• **Provided records**:
※ ※ ※
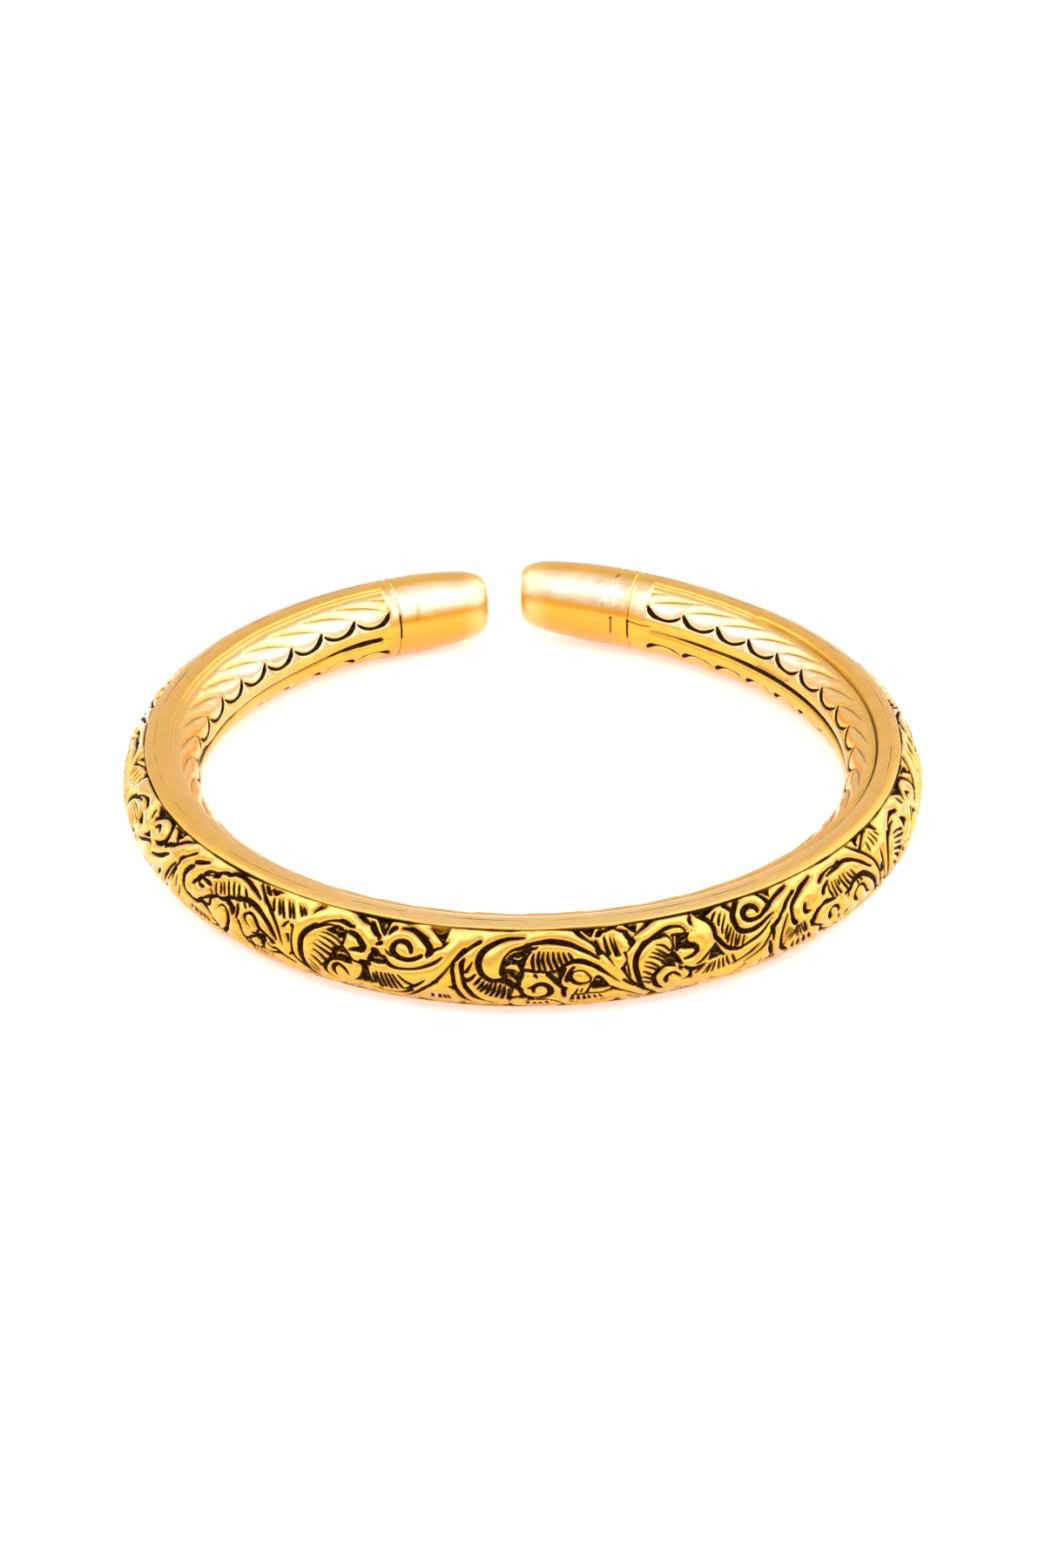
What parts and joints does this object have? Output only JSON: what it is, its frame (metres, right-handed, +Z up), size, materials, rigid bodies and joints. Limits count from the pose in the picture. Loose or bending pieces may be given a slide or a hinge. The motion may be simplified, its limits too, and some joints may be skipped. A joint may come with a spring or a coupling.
{
  "type": "kada bangle",
  "caption": "Rigid open kada bangle of gilt cast metal, with scrollwork round the outside, leaf rows inside and plain end caps.",
  "frame": {"origin": "on the surface that the hoop lies on, under the centre of the wrist opening", "axes": "+Z up, along the axis of the wrist opening; +Y towards the gap between the end caps; +X towards the longer cap"},
  "size_m": [0.0774, 0.0772, 0.0091],
  "materials": {
    "gold": "polished high spots over darkened recesses"
  },
  "bodies": {
    "root": {"kada_hoop": "gold"}
  },
  "joints": []
}
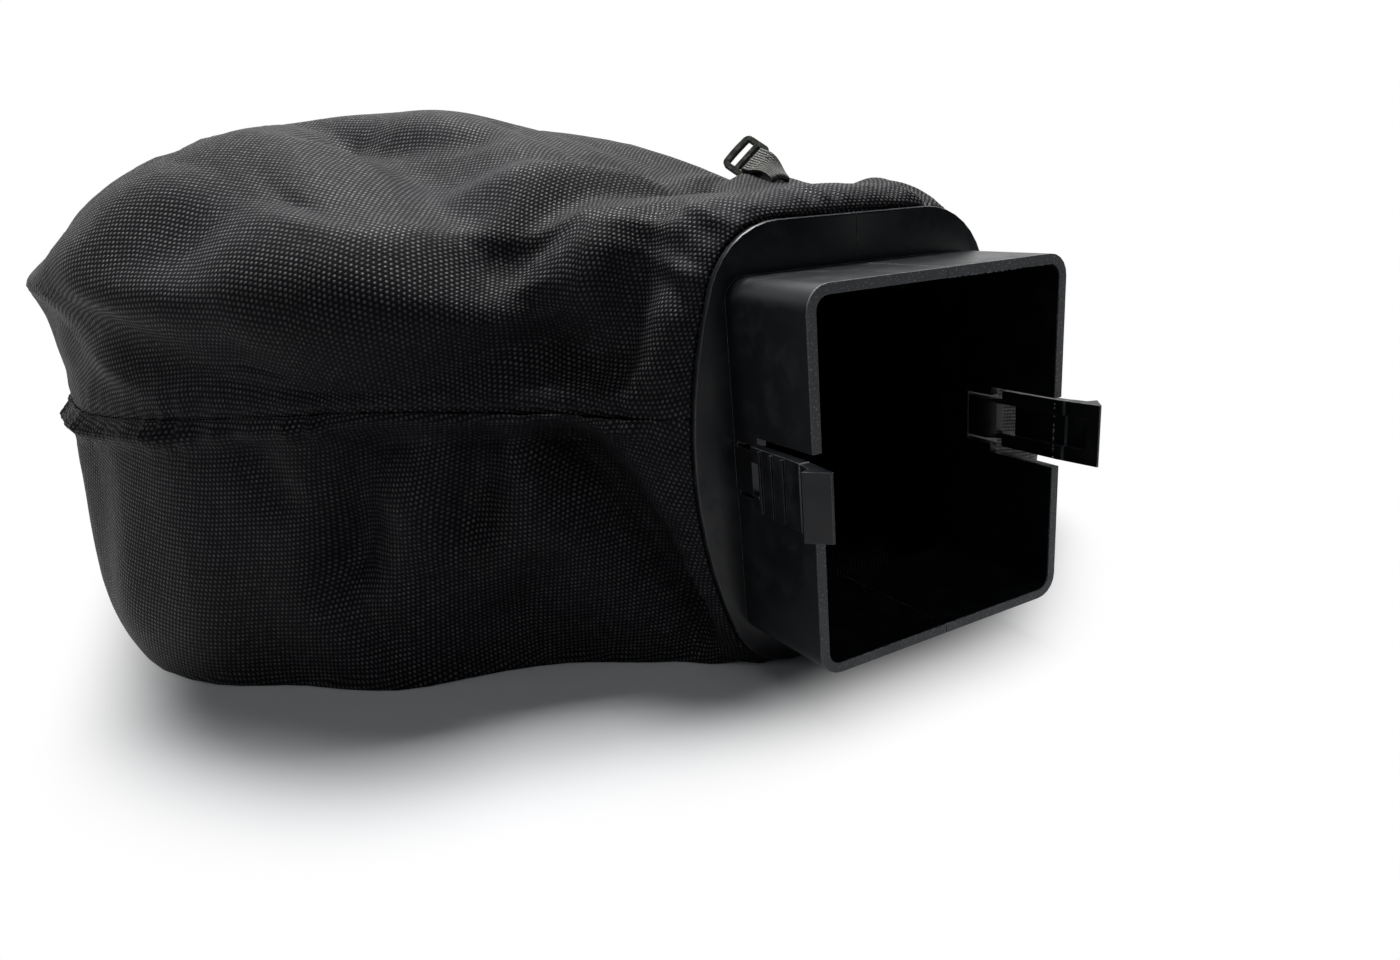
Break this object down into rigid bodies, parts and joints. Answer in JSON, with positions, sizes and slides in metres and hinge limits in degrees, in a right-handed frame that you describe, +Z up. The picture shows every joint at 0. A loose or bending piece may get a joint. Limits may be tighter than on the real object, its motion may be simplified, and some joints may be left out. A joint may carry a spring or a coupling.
{
  "type": "leaf vacuum collection bag",
  "caption": "Soft collection bag for a garden leaf vacuum: a moulded rectangular duct collar with a flange and spring latches holds the neck of a puffed cloth bag.",
  "frame": {"origin": "on the ground, under the middle of the whole object", "axes": "+Y from the collar's mouth towards the bag's closed end, +Z up, +X to the right of someone who looks along +Y"},
  "size_m": [0.4892, 0.6134, 0.2044],
  "materials": {
    "collar_moulding": "satin black moulding with a faint grain",
    "nonwoven_cloth": "black spunbond cloth embossed with small oval dots",
    "zinc_screw": "zinc plated",
    "ribbed_webbing": "ribbed black webbing",
    "lock_moulding": "dark grey-green moulding"
  },
  "bodies": {
    "root": {"collar_half_left": "collar_moulding", "collar_half_right": "collar_moulding", "retaining_frame": "collar_moulding", "frame_screw_1": "zinc_screw", "frame_screw_2": "zinc_screw", "frame_screw_3": "zinc_screw", "frame_screw_4": "zinc_screw", "frame_screw_5": "zinc_screw", "frame_screw_6": "zinc_screw", "frame_screw_7": "zinc_screw", "frame_screw_8": "zinc_screw", "bag_upper_panel": "nonwoven_cloth", "bag_lower_panel": "nonwoven_cloth", "webbing_tab": "ribbed_webbing", "ladder_lock": "lock_moulding"}
  },
  "joints": []
}
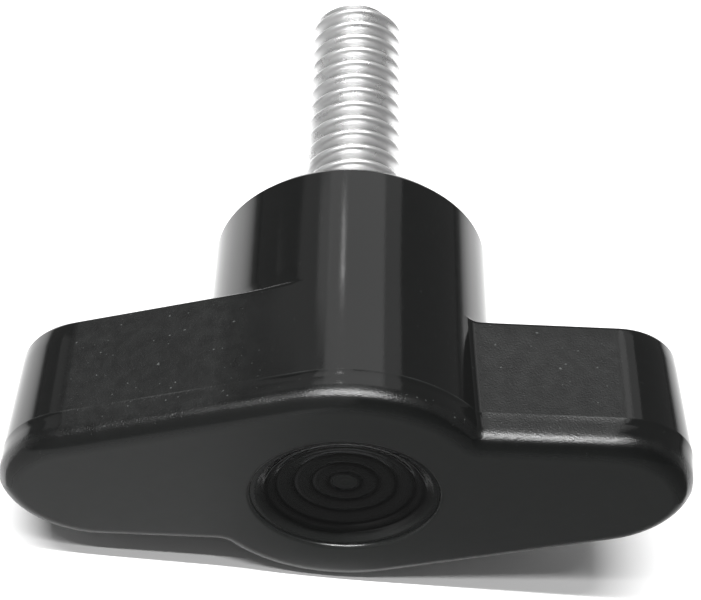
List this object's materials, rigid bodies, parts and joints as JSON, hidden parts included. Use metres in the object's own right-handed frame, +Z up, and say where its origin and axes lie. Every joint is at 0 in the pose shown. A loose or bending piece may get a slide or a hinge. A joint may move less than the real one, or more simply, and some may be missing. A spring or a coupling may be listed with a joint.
{
  "type": "wing screw",
  "caption": "Wing screw: black moulded wing handle with a dished, ringed head face on a chamfered steel 1/4-20 threaded stud.",
  "frame": {"origin": "on the stud's axis, at the clamping face of the hub where the free stud begins", "axes": "+Y along the stud towards its tip, +Z up with the part lying on its round hub, the wings 7.5 degrees off level with the -X wing down"},
  "size_m": [0.0358, 0.037, 0.0162],
  "materials": {
    "handle_plastic": "black thermoplastic, glossy on the hub and rounded edges, fine matt grain on the wings",
    "stud_steel": "bright zinc-plated steel, rolled thread"
  },
  "bodies": {
    "root": {"wing_handle": "handle_plastic", "threaded_stud": "stud_steel"}
  },
  "joints": []
}
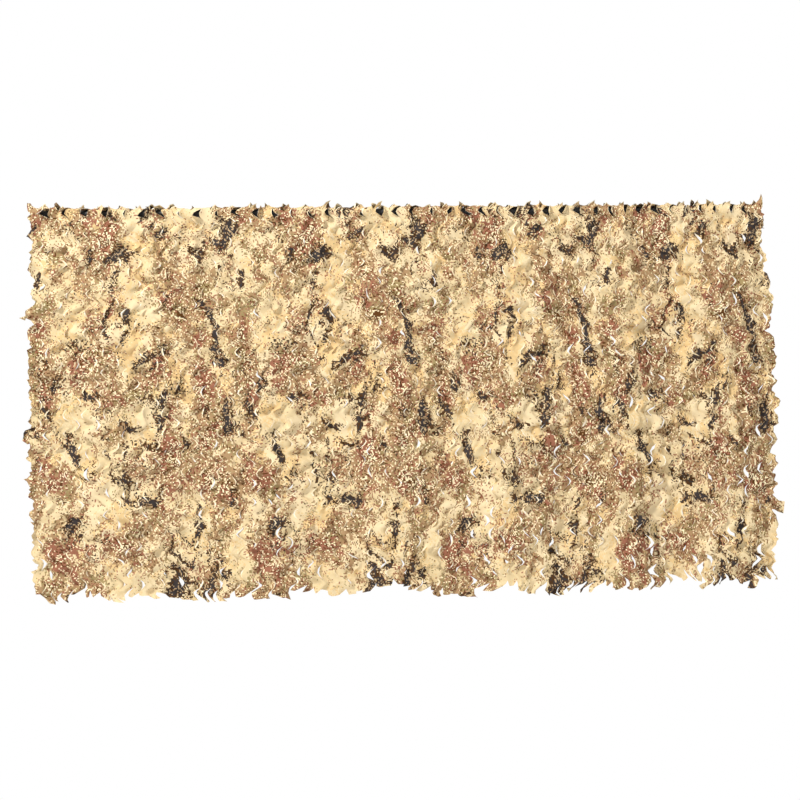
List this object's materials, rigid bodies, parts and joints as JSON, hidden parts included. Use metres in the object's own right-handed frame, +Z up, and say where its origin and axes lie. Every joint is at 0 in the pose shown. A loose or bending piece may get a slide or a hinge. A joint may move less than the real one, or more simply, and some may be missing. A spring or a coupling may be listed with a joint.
{
  "type": "camouflage netting on a pole",
  "caption": "Leaf-cut camouflage netting in printed desert colours, turned over a plain round pole and hanging in soft uneven folds as a screen.",
  "frame": {"origin": "on the pole's axis, halfway along it", "axes": "+X along the pole, to the right when facing the netting; +Z up; the netting's front faces -Y"},
  "size_m": [2.6477, 0.0896, 1.4215],
  "materials": {
    "netting": "matt woven polyester, printed in sand, brown, red-brown and charcoal",
    "pole": "satin black paint on tube"
  },
  "bodies": {
    "root": {"netting": "netting", "pole": "pole"}
  },
  "joints": []
}
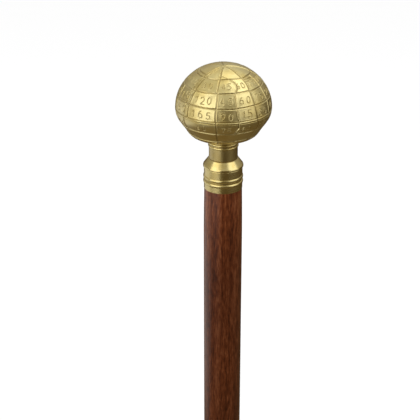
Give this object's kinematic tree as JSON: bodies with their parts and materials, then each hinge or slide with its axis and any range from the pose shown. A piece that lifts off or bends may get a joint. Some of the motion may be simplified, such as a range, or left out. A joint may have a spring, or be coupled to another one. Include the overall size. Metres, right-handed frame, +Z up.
{
  "type": "knob handle walking stick",
  "caption": "Straight wooden walking stick with an unscrewing brass globe knob, a grooved brass collar and a rubber-tipped brass foot.",
  "frame": {"origin": "middle of the rubber tip's ground face", "axes": "+Z up the stick towards the knob; the side facing -Y is the front, from which the engraved lines of longitude are counted"},
  "size_m": [0.0614, 0.0614, 0.914],
  "materials": {
    "globe_brass": "satin, with darker engraved lines",
    "fittings_brass": "turned and polished",
    "hidden_brass": "as machined",
    "stud_steel": "zinc plated",
    "shaft_wood": "satin varnish over a reddish brown hardwood",
    "tip_rubber": "matte black"
  },
  "bodies": {
    "stick": {"shaft": "shaft_wood", "shaft_collar": "fittings_brass", "thread_insert": "hidden_brass", "tip_tube": "fittings_brass", "rubber_plug": "tip_rubber"},
    "stud": {"tie_stud": "stud_steel"},
    "knob": {"globe_cap": "globe_brass", "globe_bowl": "globe_brass", "joint_band": "hidden_brass", "stud_boss": "hidden_brass", "neck_sleeve": "fittings_brass", "bevel_ring": "fittings_brass"}
  },
  "joints": [
    {"name": "knob_rise", "type": "slide", "parent": "stick", "child": "stud", "axis": [0, 0, 1], "range_m": [0, 0.015]},
    {"name": "knob_turn", "type": "hinge", "parent": "stud", "child": "knob", "pos_m": [0, 0, 0.8454], "axis": [0, 0, 1], "range_deg": [0, 3600]}
  ],
  "couplings": [
    {"joint": "knob_rise", "follows": "knob_turn", "m_per_rad": 0.00023873}
  ]
}
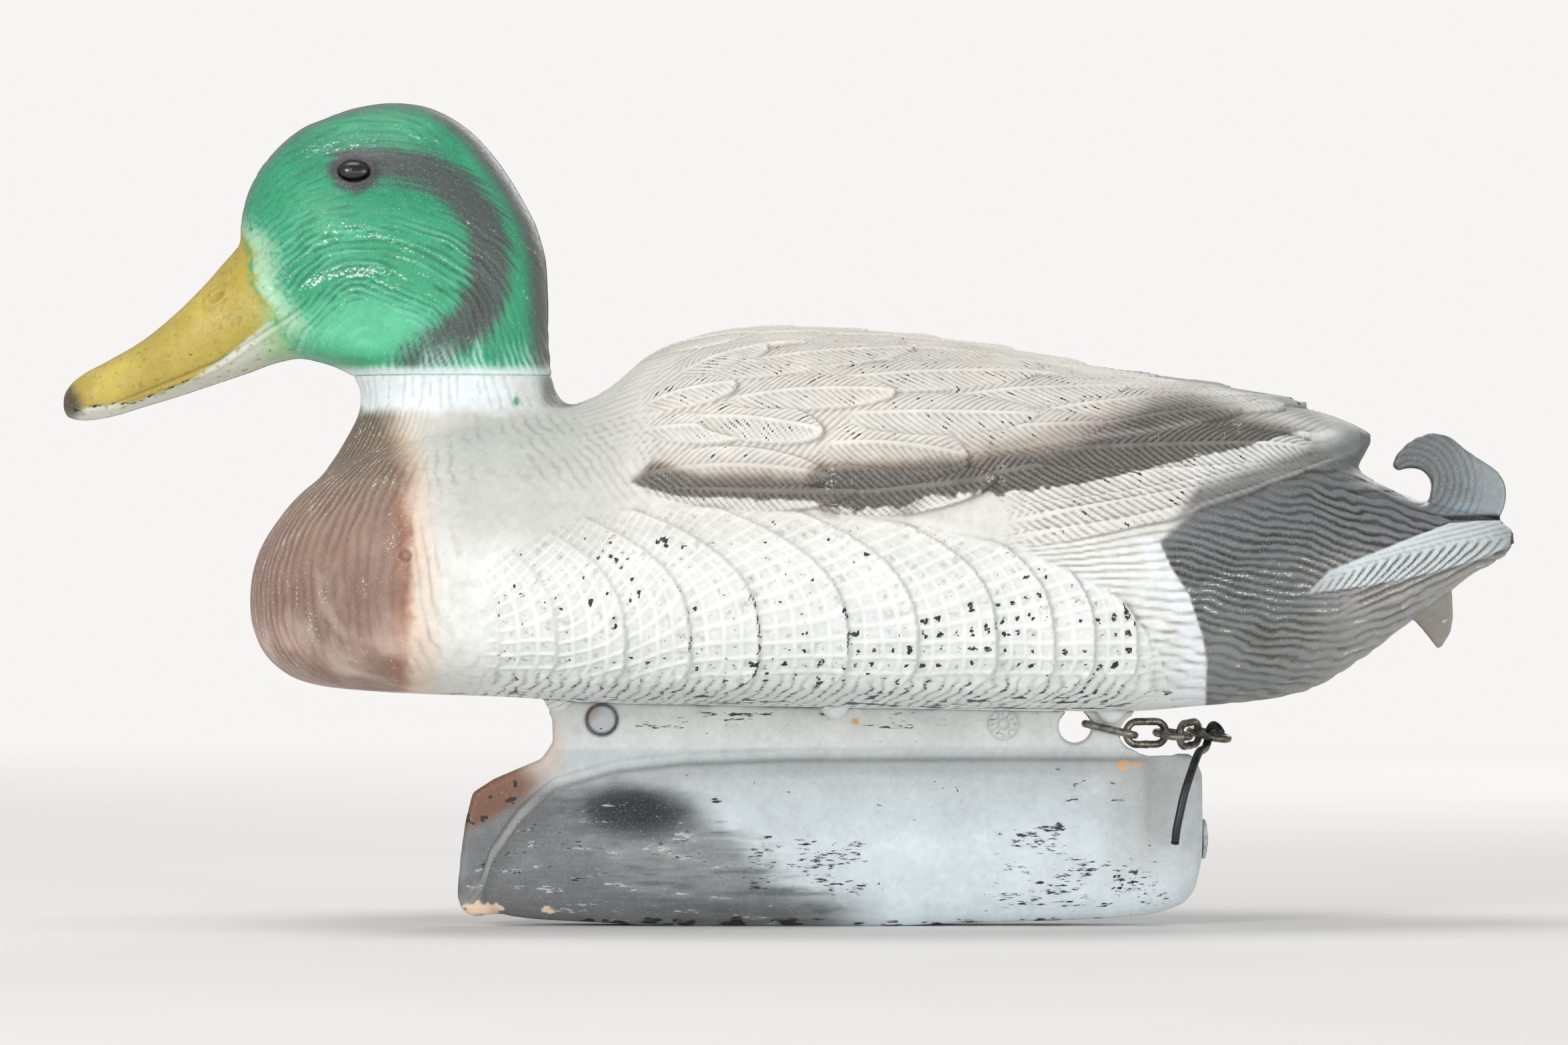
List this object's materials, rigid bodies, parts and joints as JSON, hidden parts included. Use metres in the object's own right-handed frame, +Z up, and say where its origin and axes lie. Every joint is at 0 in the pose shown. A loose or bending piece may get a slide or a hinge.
※ ※ ※
• **Aim of the exercise**: Every entry must be reproduced exactly, with the images left out.

• **Solution to this task**:
What parts and joints does this object have? Output only JSON: what it is, its frame (metres, right-handed, +Z up), size, materials, rigid bodies and joints. Limits count from the pose in the picture. Loose or bending pieces may be given a slide or a hinge. The motion may be simplified, its limits too, and some joints may be skipped. A joint may come with a spring or a coupling.
{
  "type": "kada bangle",
  "caption": "Rigid open kada bangle of gilt cast metal, with scrollwork round the outside, leaf rows inside and plain end caps.",
  "frame": {"origin": "on the surface that the hoop lies on, under the centre of the wrist opening", "axes": "+Z up, along the axis of the wrist opening; +Y towards the gap between the end caps; +X towards the longer cap"},
  "size_m": [0.0774, 0.0772, 0.0091],
  "materials": {
    "gold": "polished high spots over darkened recesses"
  },
  "bodies": {
    "root": {"kada_hoop": "gold"}
  },
  "joints": []
}
Break this object down into rigid bodies, parts and joints. Answer in JSON, with positions, sizes and slides in metres and hinge limits in degrees, in a right-handed frame that you describe, +Z up. The picture shows every joint at 0. A loose or bending piece may get a joint. Limits may be tighter than on the real object, its motion may be simplified, and some joints may be left out. A joint may carry a spring or a coupling.
{
  "type": "leaf vacuum collection bag",
  "caption": "Soft collection bag for a garden leaf vacuum: a moulded rectangular duct collar with a flange and spring latches holds the neck of a puffed cloth bag.",
  "frame": {"origin": "on the ground, under the middle of the whole object", "axes": "+Y from the collar's mouth towards the bag's closed end, +Z up, +X to the right of someone who looks along +Y"},
  "size_m": [0.4892, 0.6134, 0.2044],
  "materials": {
    "collar_moulding": "satin black moulding with a faint grain",
    "nonwoven_cloth": "black spunbond cloth embossed with small oval dots",
    "zinc_screw": "zinc plated",
    "ribbed_webbing": "ribbed black webbing",
    "lock_moulding": "dark grey-green moulding"
  },
  "bodies": {
    "root": {"collar_half_left": "collar_moulding", "collar_half_right": "collar_moulding", "retaining_frame": "collar_moulding", "frame_screw_1": "zinc_screw", "frame_screw_2": "zinc_screw", "frame_screw_3": "zinc_screw", "frame_screw_4": "zinc_screw", "frame_screw_5": "zinc_screw", "frame_screw_6": "zinc_screw", "frame_screw_7": "zinc_screw", "frame_screw_8": "zinc_screw", "bag_upper_panel": "nonwoven_cloth", "bag_lower_panel": "nonwoven_cloth", "webbing_tab": "ribbed_webbing", "ladder_lock": "lock_moulding"}
  },
  "joints": []
}
List this object's materials, rigid bodies, parts and joints as JSON, hidden parts included. Use metres in the object's own right-handed frame, +Z up, and say where its origin and axes lie. Every joint is at 0 in the pose shown. A loose or bending piece may get a slide or a hinge. A joint may move less than the real one, or more simply, and some may be missing. A spring or a coupling may be listed with a joint.
{
  "type": "wing screw",
  "caption": "Wing screw: black moulded wing handle with a dished, ringed head face on a chamfered steel 1/4-20 threaded stud.",
  "frame": {"origin": "on the stud's axis, at the clamping face of the hub where the free stud begins", "axes": "+Y along the stud towards its tip, +Z up with the part lying on its round hub, the wings 7.5 degrees off level with the -X wing down"},
  "size_m": [0.0358, 0.037, 0.0162],
  "materials": {
    "handle_plastic": "black thermoplastic, glossy on the hub and rounded edges, fine matt grain on the wings",
    "stud_steel": "bright zinc-plated steel, rolled thread"
  },
  "bodies": {
    "root": {"wing_handle": "handle_plastic", "threaded_stud": "stud_steel"}
  },
  "joints": []
}
List this object's materials, rigid bodies, parts and joints as JSON, hidden parts included. Use metres in the object's own right-handed frame, +Z up, and say where its origin and axes lie. Every joint is at 0 in the pose shown. A loose or bending piece may get a slide or a hinge. A joint may move less than the real one, or more simply, and some may be missing. A spring or a coupling may be listed with a joint.
{
  "type": "camouflage netting on a pole",
  "caption": "Leaf-cut camouflage netting in printed desert colours, turned over a plain round pole and hanging in soft uneven folds as a screen.",
  "frame": {"origin": "on the pole's axis, halfway along it", "axes": "+X along the pole, to the right when facing the netting; +Z up; the netting's front faces -Y"},
  "size_m": [2.6477, 0.0896, 1.4215],
  "materials": {
    "netting": "matt woven polyester, printed in sand, brown, red-brown and charcoal",
    "pole": "satin black paint on tube"
  },
  "bodies": {
    "root": {"netting": "netting", "pole": "pole"}
  },
  "joints": []
}
Give this object's kinematic tree as JSON: bodies with their parts and materials, then each hinge or slide with its axis and any range from the pose shown. A piece that lifts off or bends may get a joint. Some of the motion may be simplified, such as a range, or left out. A joint may have a spring, or be coupled to another one. Include the overall size. Metres, right-handed frame, +Z up.
{
  "type": "knob handle walking stick",
  "caption": "Straight wooden walking stick with an unscrewing brass globe knob, a grooved brass collar and a rubber-tipped brass foot.",
  "frame": {"origin": "middle of the rubber tip's ground face", "axes": "+Z up the stick towards the knob; the side facing -Y is the front, from which the engraved lines of longitude are counted"},
  "size_m": [0.0614, 0.0614, 0.914],
  "materials": {
    "globe_brass": "satin, with darker engraved lines",
    "fittings_brass": "turned and polished",
    "hidden_brass": "as machined",
    "stud_steel": "zinc plated",
    "shaft_wood": "satin varnish over a reddish brown hardwood",
    "tip_rubber": "matte black"
  },
  "bodies": {
    "stick": {"shaft": "shaft_wood", "shaft_collar": "fittings_brass", "thread_insert": "hidden_brass", "tip_tube": "fittings_brass", "rubber_plug": "tip_rubber"},
    "stud": {"tie_stud": "stud_steel"},
    "knob": {"globe_cap": "globe_brass", "globe_bowl": "globe_brass", "joint_band": "hidden_brass", "stud_boss": "hidden_brass", "neck_sleeve": "fittings_brass", "bevel_ring": "fittings_brass"}
  },
  "joints": [
    {"name": "knob_rise", "type": "slide", "parent": "stick", "child": "stud", "axis": [0, 0, 1], "range_m": [0, 0.015]},
    {"name": "knob_turn", "type": "hinge", "parent": "stud", "child": "knob", "pos_m": [0, 0, 0.8454], "axis": [0, 0, 1], "range_deg": [0, 3600]}
  ],
  "couplings": [
    {"joint": "knob_rise", "follows": "knob_turn", "m_per_rad": 0.00023873}
  ]
}
List this object's materials, rigid bodies, parts and joints as JSON, hidden parts included. Use metres in the object's own right-handed frame, +Z up, and say where its origin and axes lie. Every joint is at 0 in the pose shown. A loose or bending piece may get a slide or a hinge.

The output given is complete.